Exclusive Book Excerpts: “The Unholy Cause”

We were fortunate enough to be the recipients of a wonderful little gift and we can’t wait to share it with you!  That gift is excerpts from the new Supernatural tie-in novel The Unholy Cause by Joe Schreiber.  They serve as good examples of things that seem to be vital for fans who really enjoy these stories, such as the depiction of the brotherly relationship between Sam and Dean Winchester, which has been the heart and soul of the series since its first episode. This relationship has definitely hit some rough patches lately but the brothers are working hard at repairing it and restoring their trust in each other once again. Another thing, along with a strong backstory that the hunt is based on, is the danger and action that the Winchesters always seem to find themselves in as they carry out their lifelong mission of saving people, hunting things.  Or, as is the case of the current season, saving the world from the impending Apocalypse.

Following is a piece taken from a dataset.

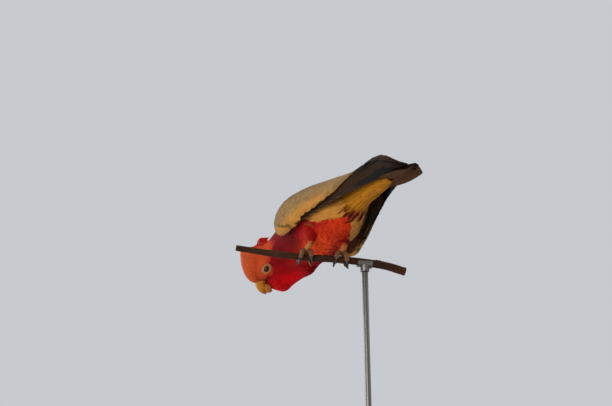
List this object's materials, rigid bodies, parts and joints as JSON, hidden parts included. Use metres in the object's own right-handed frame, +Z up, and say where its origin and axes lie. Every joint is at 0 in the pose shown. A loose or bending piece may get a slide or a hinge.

The story involves a powerful artifact that disappears in the middle of a Civil War re-enactment in Mission’s Ridge, Georgia. It is the job of the Winchesters to locate it and destroy it before the entire town is massacred and they along with it.

The official description is as follows: Twenty-seven years ago, Sam and Dean Winchester lost their mother to a mysterious and demonic supernatural force. In the years after, their father, John, taught them about the paranormal evil that lives in the dark corners and on the back roads of America…and he taught them how to kill it.  Way back in April 1862, Confederate Captain Jubal Beauchamp leads a charge across a Georgia battleground… Fast forward to 2009 and a civil war re-enactment becomes all too real. When Sam and Dean head down south to investigate they find that history has got somewhat out of hand…

Excerpts are after the jump. Enjoy!

 

EXCERPT #1 

“This business with the noose,” McClaine said, “that’s just part of it.  By the last year of the war, Lee’s armies were desperate.   Soldiers were using all kinds of Louisiana voodoo on the battlefield.   Hell, in the end, the CSA practically sanctioned it.  Benign stuff at first… charms for protection and herbal remedies.  Brought over by the slave trade, absorbed across the color line into local culture, including the poor white farm boys who were out there dying on the front lines.

“And by that point, the Confederates were using everything they could to hold off the Union.”  He shook his head.  “Except it was backfiring all over the place.  Here in Mission’s Ridge, for example, in the battle they’re re-enacting this week, the South was winning.  And then all of a sudden, without any explanation, Confederate troops started turning on each other, and on themselves.  The history books treat it like it was some kind of insurrection, a fatal breakdown in the chain of command.  But it was more than that.  It was a damn massacre and the town fell to the North because of it.”

“Let me guess,” Dean said.  “Jubal Beauchamp was right smack in the middle.”

“And he was wearing the noose,” McClane said.  “No doubt in my mind.”

“So where is it now?” Sam asked.

Tommy McClane looked up at them wearily.

“Wherever it is,” he said, “good riddance.  There’s a reason why I’ve got protection charms over every door and window in my house.”

“Have you ever heard of something called Moa’ah?” Dean asked.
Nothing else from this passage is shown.